1970 mozza il fiato! È la giungla, è il punk, è il boogie, è il rock’n’roll, è il jazz, è il garage, è il rumore, è la MUSICA! Un eroico Iggy strepita come un ossesso arrivando alla fine del pezzo senza più fiato in corpo, inseguito da un assolo di sax semplicemente stratosferico. La rabbia, la violenza, l’istinto animalesco, la sessualità sfrenata e la devastante potenza di Iggy sono tuttuno con l’ennesimo immenso ciclone sonoro creato dai fratelli Asheton e da Alexander. “I feel alright!”, ripetuto ossessivamente nel finale dall'iguana diventa un altro degli inni più famosi del rock.
Funhouse è il seguito ideale di 1970: la batteria continua a picchiare durissimo mentre il basso diventa funambolico, il sax è ormai febbricitante e la chitarra delirante. E' il caos, il delirio completo. L’anarchia ha preso completamente il sopravvento.
E poi arriva L.A.Blues… Ricordate Sister Ray? Ecco, più o meno siamo lì come stile di vita: uno dei punti in cui la musica ha raggiunto i suoi confini esplorativi. L.A.Blues è il viaggio finale di un cammino torbido, fatto di una rabbia, di una frenesia mai concepite prima.

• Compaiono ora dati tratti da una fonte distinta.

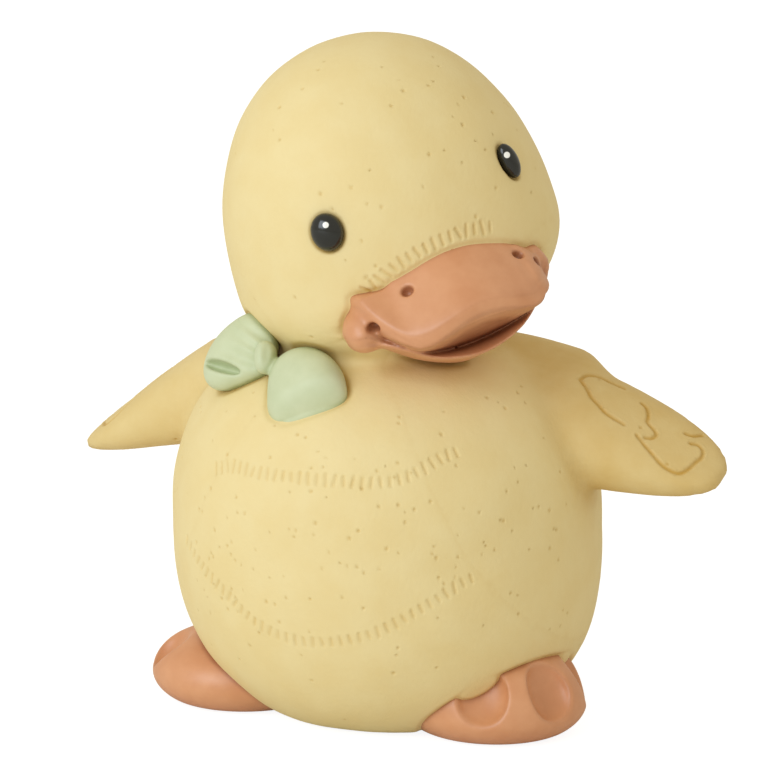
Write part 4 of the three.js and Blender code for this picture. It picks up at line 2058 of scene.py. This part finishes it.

Pensavate che Captain Beefheart avesse assolutizzato il rumore e che i Rolling Stones vi avessero provocato ? Pensavate che i Velvet Underground vi avessero scosso e che gli Mc5 avessero velocizzato oltre ogni limite la musica ? Non vi preoccupate, capita a tutti di rimanere sconvolti di fronte a tale pastiche sonoro. Ricordate quello che vi ho detto fino ad ora? Della violenza, della giungla, dell’anarchia e di tutto il resto? Ecco provate a moltiplicare per mille quello che avevate immaginato e otterrete L.A.Blues, il più eclatante caso di stupro musicale della storia.
Il disco è finito gente. Datevi uno schiaffo e tornate a lavorare.